While the node is probably uplinked into Comcast’s network via fibre, and has a lot of capacity, it’s not infinite. If there is a lot of traffic originating or destined for your node, some of it will possibly need to be simply dropped in order for the “more important” traffic to get through. This is known as quality of service management, and as you no doubt noticed, Comcast gives their own traffic a higher QOS tag than the ones destined for your Roku. I’m not sure that’s very fair, but it is their network, and their box, and some would argue their right to give their content preferential treatment.
Depending on where you content originates, or where an upload (if you were doing one) was destined, it may have to go to one of many central locations in the internet known as an interchange. At the interchange each of the major ISPs interconnect with each other in what is known as a peering arrangement. These arrangements are physical hardware, back by contractual obligations. Funds change hands based on who handles more traffic. Services like Netflix and HBO and others mostly originate a lot of traffic, so according to the ISPs like Comcast, they need to pay for Comcast to accept the deluge. Depending on contract negotiations, it may be strategic for an ISP to limit the rates of the interchange process by not upgrading the equipment to the level it should be if there was to be no congestion.

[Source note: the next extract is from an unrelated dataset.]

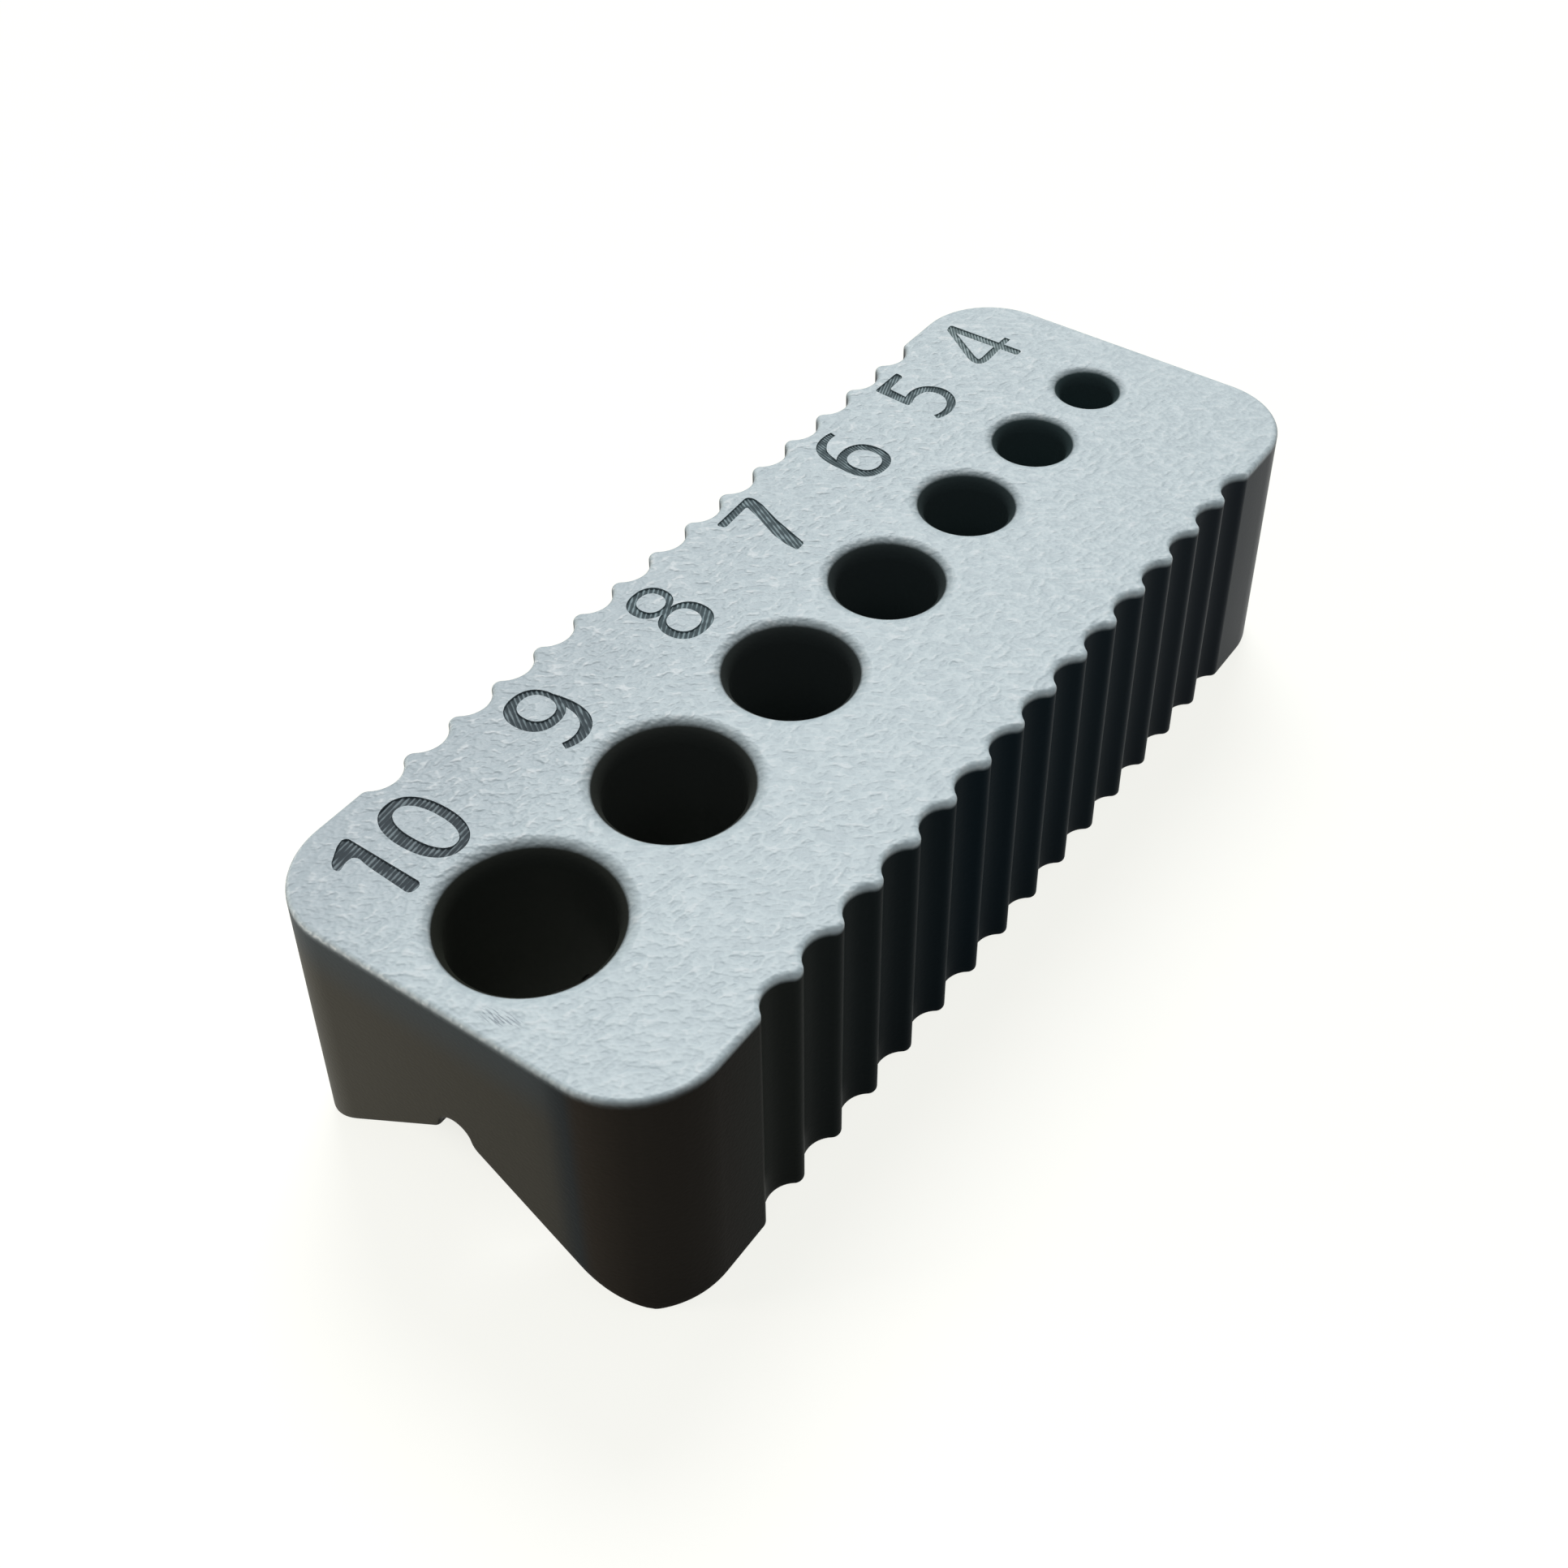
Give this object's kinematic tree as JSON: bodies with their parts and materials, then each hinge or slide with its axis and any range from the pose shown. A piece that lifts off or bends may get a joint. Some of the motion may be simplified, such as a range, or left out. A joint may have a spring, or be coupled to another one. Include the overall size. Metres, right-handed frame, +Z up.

As you can see, it’s not really any one thing, device, place or process that causes the process. The Internet was designed from the very beginning to allow for packets to be dropped at any point along a path where congestion occurs. This works fine if it’s an email or a file download, or a torrent transfer (upload and download at the same time,) it poses a problem for any traffic that is time sensitive. You, watching a movie, are expecting your packets of video and audio to arrive at a minimum speed, so that they can be reassembled, decompressed, processed and delivered to your TV at a rate that doesn’t involve annoying pauses.
To deal with this unpredictability, your device would normally have a buffer of some sort. This allows it to basically receive and assemble enough of the movie ahead of the point where you’re currently watching so that a minor glitch doesn’t become apparent to you. Say that buffer is 10 seconds, then, in theory, that would allow a congestion event of up to 9 seconds of blocked or delayed traffic to happen without you noticing it. In average times, maybe that is perfectly enough, but at the busiest time that may not be enough. The players/devices are supposed to be smart about the buffer size, and increase or decrease it based on conditions. The problem, of course, is that a buffer is basically RAM memory, which is fixed in size. You Roku may have a smaller buffer than your Comcast box, for example.
When you really stop to think of all the tech involved, you start to marvel that any of it works at all…